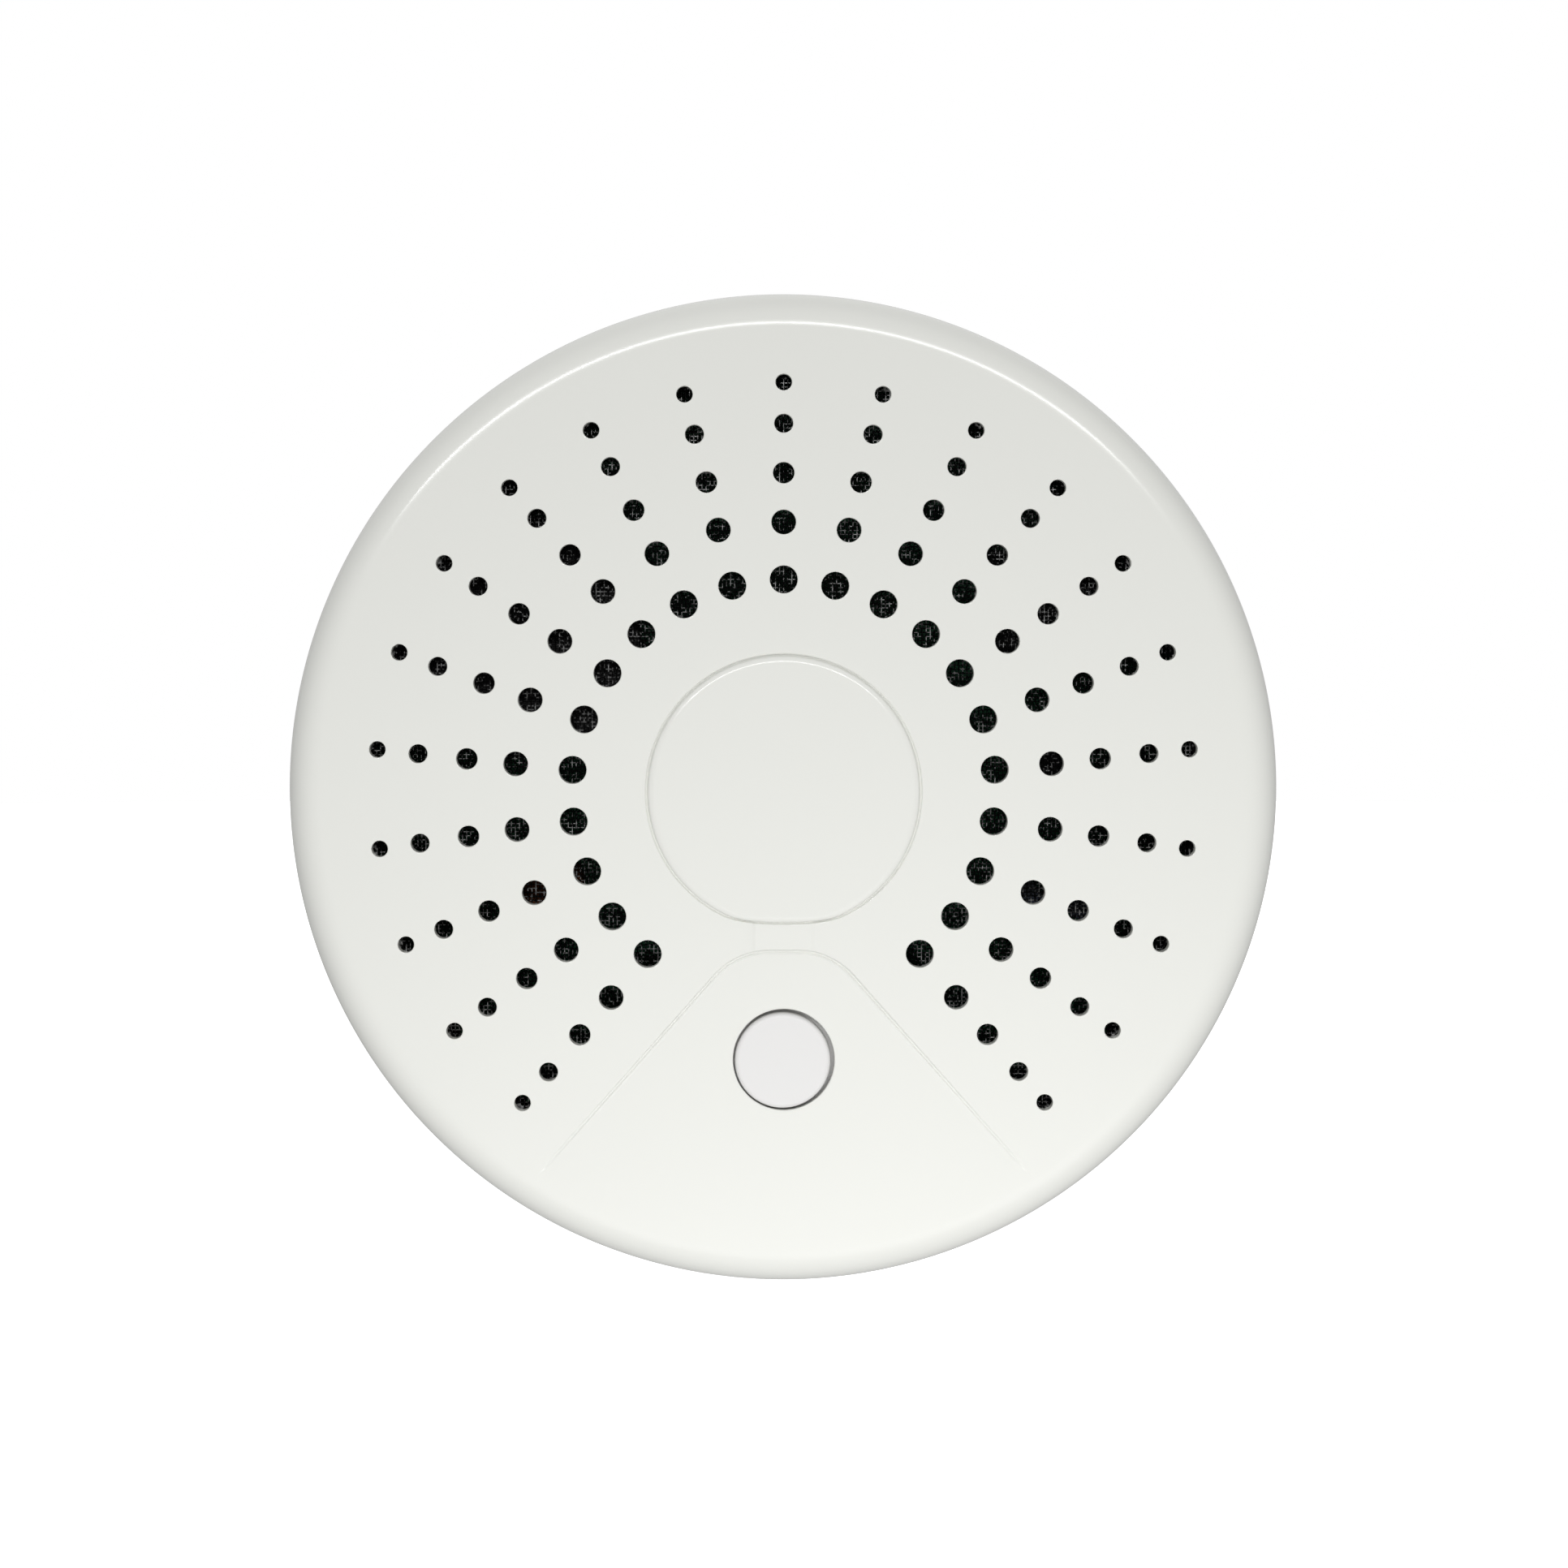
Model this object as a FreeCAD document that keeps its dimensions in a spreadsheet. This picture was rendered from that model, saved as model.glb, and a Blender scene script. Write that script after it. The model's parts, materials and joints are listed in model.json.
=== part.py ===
import FreeCAD, Part
import os
import re
import Sketcher
from FreeCAD import Placement, Rotation, Vector

# A wall-mounted smoke detector, 123 mm across, as an assembly of separate pieces.
# Each piece is modelled face up: local x to the right, local y up on the face, local z the distance
# from the wall. Its Placement then stands it up, so that the face looks along -Y and the wall is y = 0.
# The origin is the centre of the mounting plane.

# ---- driving dimensions: millimetres, degrees and counts ----
DIMENSIONS = {
    # overall case
    "case_radius": 61.5, "cover_front": 36.0, "seam": 22.0, "case_wall": 2.0, "face_radius": 60.7,
    "face_round": 4.0, "inner_round": 2.5, "tongue": 1.6, "seam_gap": 0.3, "cover_inside": 57.9,
    "tongue_outside": 59.2,
    # vent holes in the face
    "ring_one": 26.0, "ring_two": 33.0, "ring_three": 39.0, "ring_four": 45.0, "ring_five": 50.0,
    "hole_one": 3.4, "hole_two": 3.0, "hole_three": 2.6, "hole_four": 2.3, "hole_five": 2.0,
    "spoke_first": -50.0, "spoke_fan": 280.0, "spoke_count": 21,
    # the raised disc and neck, and the sunk wedge: a slope in degrees, and how deep it would be at mid-face
    "disc_radius": 16.8, "disc_flat": 16.2, "disc_rise": 0.45, "neck_half": 3.8, "neck_rise": 0.12,
    "wedge_top": 19.6, "wedge_half": 5.8, "wedge_foot": 50.0, "wedge_foot_half": 32.7,
    "wedge_slope": 0.96, "wedge_deep": 0.78,
    # test button and its switch
    "button_y": -33.0, "button_hole": 6.25, "button_cap": 5.9, "button_top": 35.8, "cap_round": 0.6,
    "button_flange": 7.6,
    "flange_low": 32.6, "flange_high": 33.7, "stem_radius": 2.2, "plunger_radius": 1.75,
    "plunger_top": 27.5, "plunger_low": 24.2, "plunger_bore": 1.8, "bore_low": 22.9,
    "switch_side": 6.0, "switch_top": 26.1, "spring_mean": 5.4, "spring_wire": 0.6, "spring_turns": 6,
    # rear housing
    "rear_low": 1.0, "rear_radius": 59.0, "rear_round": 1.4, "recess_radius": 51.5, "back_low": 6.0,
    "back_high": 7.8, "core_in": 53.3, "core_out": 56.9, "core_low": 2.8,
    "rib_in": 46.0, "rib_out": 47.4, "rib_low": 4.9,
    # battery bay and its door
    "bay_half_long": 24.2, "bay_half_wide": 11.2, "bay_wall": 2.0, "bay_front": 20.5, "bay_roof": 19.1,
    "cell_radius": 5.25, "cell_pitch": 11.2, "cell_axis": 13.55, "cell_long": 44.5, "nub_long": 1.0,
    "cell_end": 0.2, "nub_radius": 1.9, "plate_thick": 0.4, "tab_half": 1.2, "contact_half": 3.5,
    "door_half": 25.8, "door_low": -12.8, "door_ear": 10.8, "door_thick": 1.5,
    "door_gap": 0.3, "hinge_y": 14.0, "hinge_z": 7.4, "barrel_radius": 1.4, "barrel_half": 22.0,
    "pin_radius": 0.9, "pin_half": 24.5, "socket_radius": 0.95, "hinge_roof": 10.6, "hinge_back": 17.2,
    "grip_half": 8.0, "grip_deep": 0.4, "notch_radius": 5.0,
    "pad_half": 20.0, "pad_wide": 9.0, "pad_thick": 0.5,
    # mounting bracket and bayonet
    "bracket_radius": 50.0, "bracket_hole": 32.0, "bracket_rim": 1.6, "plate_low": 2.6, "plate_high": 4.6,
    "screw_x": 40.0, "screw_hole": 2.25, "screw_boss": 6.0, "screw_head": 4.2, "keyway_half": 12.0,
    "hook_count": 4, "hook_first": 36.0, "twist": 18.0, "post_in": 40.0, "post_out": 42.0,
    "post_half_turn": 2.8, "foot_in": 38.6, "foot_out": 43.4, "foot_half_turn": 5.6,
    "foot_low": 1.2, "foot_high": 2.3, "slot_play": 0.4, "slot_turn_play": 0.7,
    # circuit board and screws
    "board_radius": 51.5, "board_low": 21.0, "board_thick": 1.6,
    "board_screw_circle": 44.0, "board_screw_first": 80.0, "standoff_radius": 2.6, "pilot_radius": 1.1,
    "cover_screw_circle": 55.9, "cover_screw_first": 90.0, "column_radius": 2.9, "column_bore": 2.1,
    "column_seat": 16.0, "column_high": 20.0, "column_hole": 1.3, "cover_boss": 2.6, "screw_count": 3,
    "screw_radius": 1.1, "head_radius": 1.9, "head_tall": 1.5, "socket_wide": 0.45, "socket_deep": 0.8,
    # parts soldered to the board
    "radio_x": 33.0, "radio_y": 23.0, "radio_long": 17.0, "radio_wide": 13.0, "radio_thick": 0.8,
    "radio_can": 11.0, "radio_can_tall": 2.2,
    "chip_x": 32.0, "chip_y": 3.0, "chip_side": 7.0, "chip_tall": 1.0,
    "coil_x": -29.0, "coil_y": -12.0, "coil_radius": 3.0, "coil_tall": 5.0, "coil_flange": 4.0,
    "coil_flange_thick": 1.0, "led_x": 11.0, "led_tall": 3.0, "led_rim": 1.9, "led_rim_tall": 0.8,
    # smoke chamber
    "chamber_radius": 21.0, "chamber_floor": 1.8, "chamber_top": 31.0, "screen_thick": 0.4,
    "lid_thick": 1.8, "vane_in": 14.5, "vane_out": 19.6, "vane_count": 20,
    "vane_slant": 3.5, "vane_half": 0.5,
    "optic_radius": 1.5, "optic_long": 4.5, "optic_z": 27.6, "optic_far": 12.0, "lead_radius": 0.25,
    "lead_distance": 11.4, "lead_pitch": 1.27, "lead_hole": 1.2, "emitter_at": 200.0, "receiver_at": 340.0,
    "shield_radius": 2.3, "shield_long": 3.0,
    # sounder
    "sounder_x": -32.8, "sounder_y": 19.0, "sounder_radius": 15.0, "sounder_wall": 1.3, "sounder_top": 30.0,
    "sounder_ledge": 26.0, "ledge_wide": 1.6, "disc_thick": 0.3, "ceramic_radius": 9.5,
    "ceramic_thick": 0.25, "lid_top": 31.4, "sound_hole": 2.5,
    # insect mesh
    "mesh_in": 23.0, "mesh_out": 51.6, "mesh_thick": 0.4, "mesh_button": 8.4,
}
BOARD_TOP = "board_low + board_thick"
SCREW_COUNT = int(DIMENSIONS["screw_count"])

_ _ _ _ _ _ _

§ **REQUIRED WORK**:
Write down the full listing again, exactly.

§ **RESULT FOR THIS TASK**:
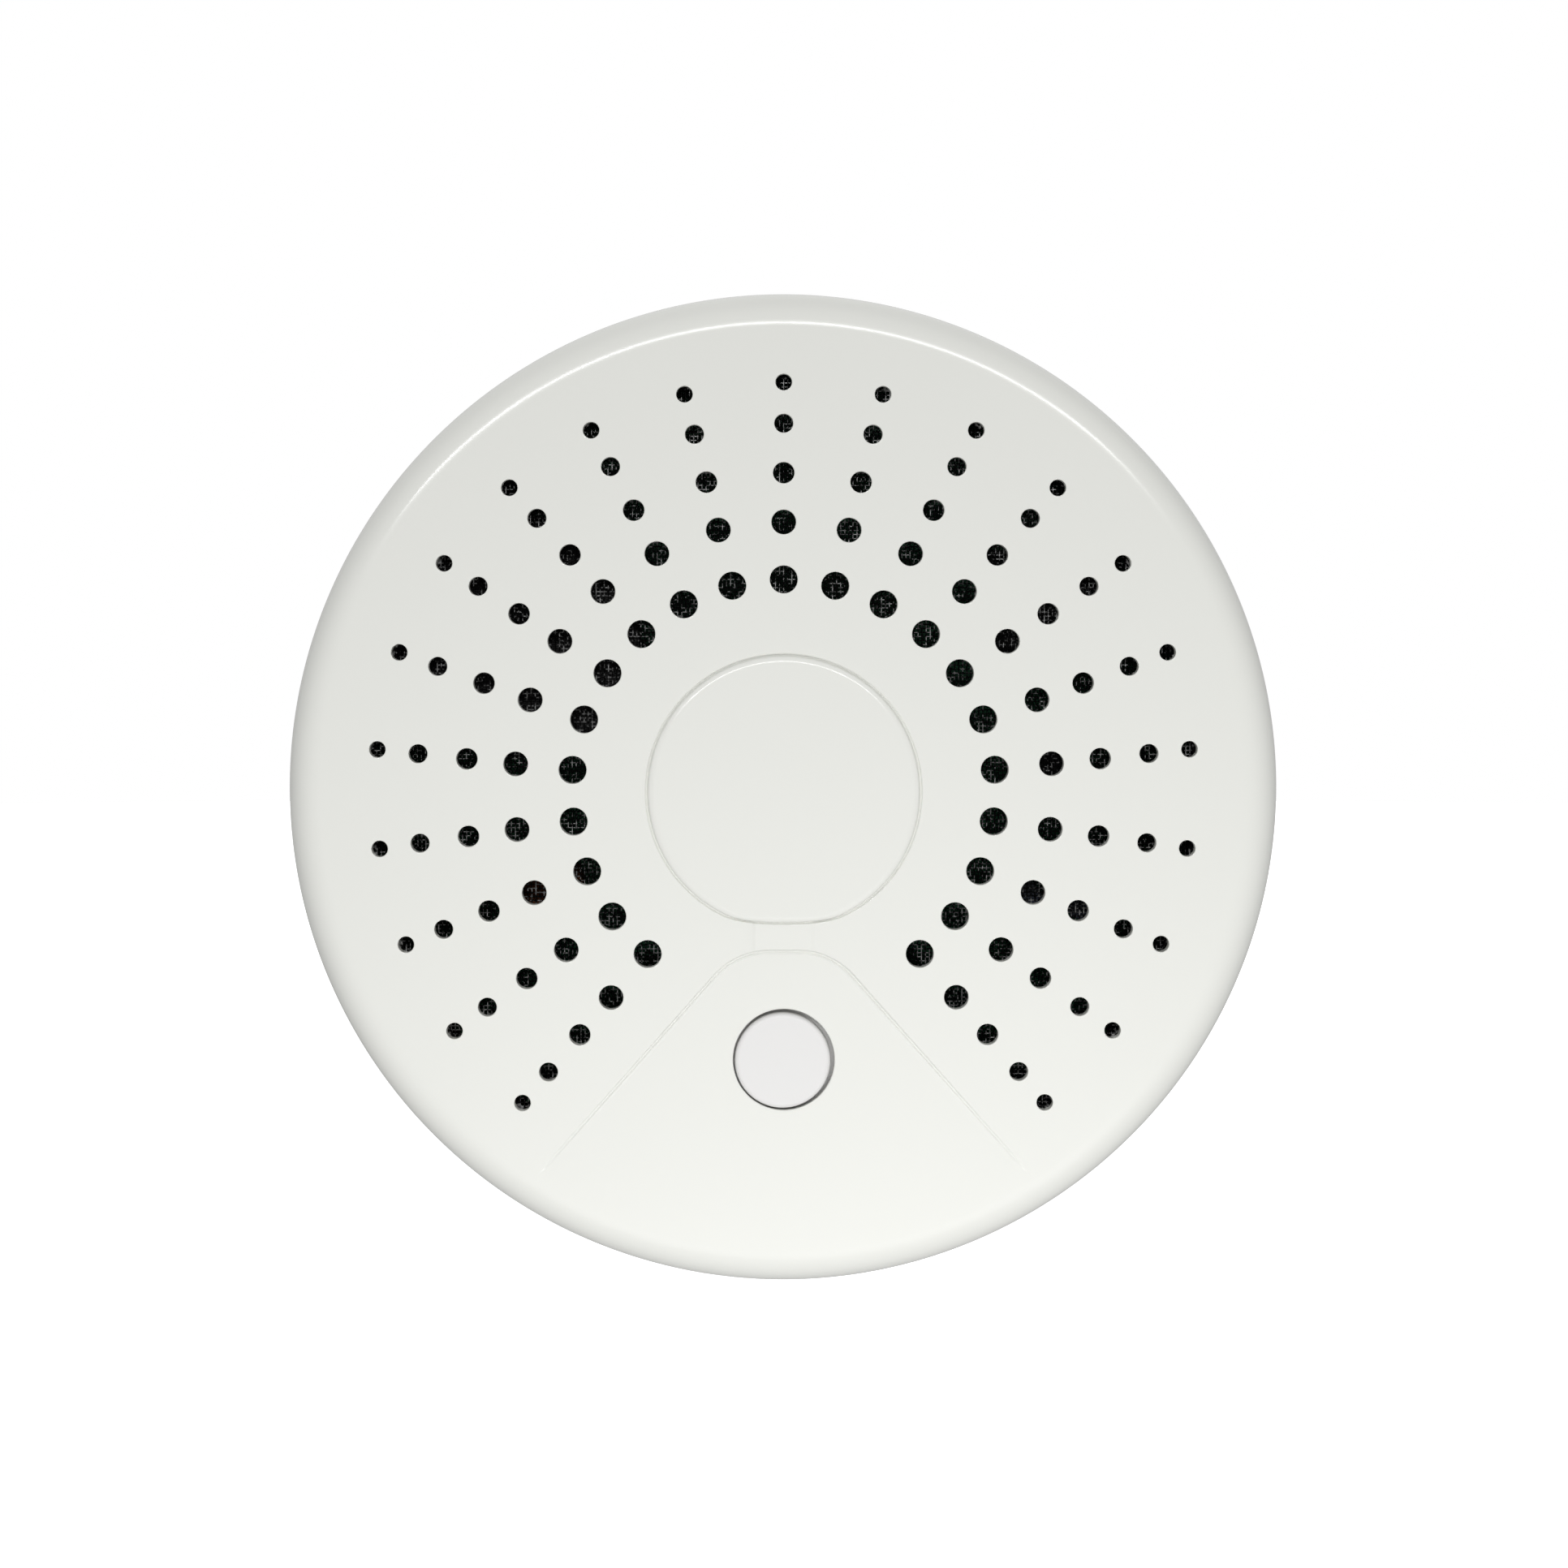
Model this object as a FreeCAD document that keeps its dimensions in a spreadsheet. This picture was rendered from that model, saved as model.glb, and a Blender scene script. Write that script after it. The model's parts, materials and joints are listed in model.json.
=== part.py ===
import FreeCAD, Part
import os
import re
import Sketcher
from FreeCAD import Placement, Rotation, Vector

# A wall-mounted smoke detector, 123 mm across, as an assembly of separate pieces.
# Each piece is modelled face up: local x to the right, local y up on the face, local z the distance
# from the wall. Its Placement then stands it up, so that the face looks along -Y and the wall is y = 0.
# The origin is the centre of the mounting plane.

# ---- driving dimensions: millimetres, degrees and counts ----
DIMENSIONS = {
    # overall case
    "case_radius": 61.5, "cover_front": 36.0, "seam": 22.0, "case_wall": 2.0, "face_radius": 60.7,
    "face_round": 4.0, "inner_round": 2.5, "tongue": 1.6, "seam_gap": 0.3, "cover_inside": 57.9,
    "tongue_outside": 59.2,
    # vent holes in the face
    "ring_one": 26.0, "ring_two": 33.0, "ring_three": 39.0, "ring_four": 45.0, "ring_five": 50.0,
    "hole_one": 3.4, "hole_two": 3.0, "hole_three": 2.6, "hole_four": 2.3, "hole_five": 2.0,
    "spoke_first": -50.0, "spoke_fan": 280.0, "spoke_count": 21,
    # the raised disc and neck, and the sunk wedge: a slope in degrees, and how deep it would be at mid-face
    "disc_radius": 16.8, "disc_flat": 16.2, "disc_rise": 0.45, "neck_half": 3.8, "neck_rise": 0.12,
    "wedge_top": 19.6, "wedge_half": 5.8, "wedge_foot": 50.0, "wedge_foot_half": 32.7,
    "wedge_slope": 0.96, "wedge_deep": 0.78,
    # test button and its switch
    "button_y": -33.0, "button_hole": 6.25, "button_cap": 5.9, "button_top": 35.8, "cap_round": 0.6,
    "button_flange": 7.6,
    "flange_low": 32.6, "flange_high": 33.7, "stem_radius": 2.2, "plunger_radius": 1.75,
    "plunger_top": 27.5, "plunger_low": 24.2, "plunger_bore": 1.8, "bore_low": 22.9,
    "switch_side": 6.0, "switch_top": 26.1, "spring_mean": 5.4, "spring_wire": 0.6, "spring_turns": 6,
    # rear housing
    "rear_low": 1.0, "rear_radius": 59.0, "rear_round": 1.4, "recess_radius": 51.5, "back_low": 6.0,
    "back_high": 7.8, "core_in": 53.3, "core_out": 56.9, "core_low": 2.8,
    "rib_in": 46.0, "rib_out": 47.4, "rib_low": 4.9,
    # battery bay and its door
    "bay_half_long": 24.2, "bay_half_wide": 11.2, "bay_wall": 2.0, "bay_front": 20.5, "bay_roof": 19.1,
    "cell_radius": 5.25, "cell_pitch": 11.2, "cell_axis": 13.55, "cell_long": 44.5, "nub_long": 1.0,
    "cell_end": 0.2, "nub_radius": 1.9, "plate_thick": 0.4, "tab_half": 1.2, "contact_half": 3.5,
    "door_half": 25.8, "door_low": -12.8, "door_ear": 10.8, "door_thick": 1.5,
    "door_gap": 0.3, "hinge_y": 14.0, "hinge_z": 7.4, "barrel_radius": 1.4, "barrel_half": 22.0,
    "pin_radius": 0.9, "pin_half": 24.5, "socket_radius": 0.95, "hinge_roof": 10.6, "hinge_back": 17.2,
    "grip_half": 8.0, "grip_deep": 0.4, "notch_radius": 5.0,
    "pad_half": 20.0, "pad_wide": 9.0, "pad_thick": 0.5,
    # mounting bracket and bayonet
    "bracket_radius": 50.0, "bracket_hole": 32.0, "bracket_rim": 1.6, "plate_low": 2.6, "plate_high": 4.6,
    "screw_x": 40.0, "screw_hole": 2.25, "screw_boss": 6.0, "screw_head": 4.2, "keyway_half": 12.0,
    "hook_count": 4, "hook_first": 36.0, "twist": 18.0, "post_in": 40.0, "post_out": 42.0,
    "post_half_turn": 2.8, "foot_in": 38.6, "foot_out": 43.4, "foot_half_turn": 5.6,
    "foot_low": 1.2, "foot_high": 2.3, "slot_play": 0.4, "slot_turn_play": 0.7,
    # circuit board and screws
    "board_radius": 51.5, "board_low": 21.0, "board_thick": 1.6,
    "board_screw_circle": 44.0, "board_screw_first": 80.0, "standoff_radius": 2.6, "pilot_radius": 1.1,
    "cover_screw_circle": 55.9, "cover_screw_first": 90.0, "column_radius": 2.9, "column_bore": 2.1,
    "column_seat": 16.0, "column_high": 20.0, "column_hole": 1.3, "cover_boss": 2.6, "screw_count": 3,
    "screw_radius": 1.1, "head_radius": 1.9, "head_tall": 1.5, "socket_wide": 0.45, "socket_deep": 0.8,
    # parts soldered to the board
    "radio_x": 33.0, "radio_y": 23.0, "radio_long": 17.0, "radio_wide": 13.0, "radio_thick": 0.8,
    "radio_can": 11.0, "radio_can_tall": 2.2,
    "chip_x": 32.0, "chip_y": 3.0, "chip_side": 7.0, "chip_tall": 1.0,
    "coil_x": -29.0, "coil_y": -12.0, "coil_radius": 3.0, "coil_tall": 5.0, "coil_flange": 4.0,
    "coil_flange_thick": 1.0, "led_x": 11.0, "led_tall": 3.0, "led_rim": 1.9, "led_rim_tall": 0.8,
    # smoke chamber
    "chamber_radius": 21.0, "chamber_floor": 1.8, "chamber_top": 31.0, "screen_thick": 0.4,
    "lid_thick": 1.8, "vane_in": 14.5, "vane_out": 19.6, "vane_count": 20,
    "vane_slant": 3.5, "vane_half": 0.5,
    "optic_radius": 1.5, "optic_long": 4.5, "optic_z": 27.6, "optic_far": 12.0, "lead_radius": 0.25,
    "lead_distance": 11.4, "lead_pitch": 1.27, "lead_hole": 1.2, "emitter_at": 200.0, "receiver_at": 340.0,
    "shield_radius": 2.3, "shield_long": 3.0,
    # sounder
    "sounder_x": -32.8, "sounder_y": 19.0, "sounder_radius": 15.0, "sounder_wall": 1.3, "sounder_top": 30.0,
    "sounder_ledge": 26.0, "ledge_wide": 1.6, "disc_thick": 0.3, "ceramic_radius": 9.5,
    "ceramic_thick": 0.25, "lid_top": 31.4, "sound_hole": 2.5,
    # insect mesh
    "mesh_in": 23.0, "mesh_out": 51.6, "mesh_thick": 0.4, "mesh_button": 8.4,
}
BOARD_TOP = "board_low + board_thick"
SCREW_COUNT = int(DIMENSIONS["screw_count"])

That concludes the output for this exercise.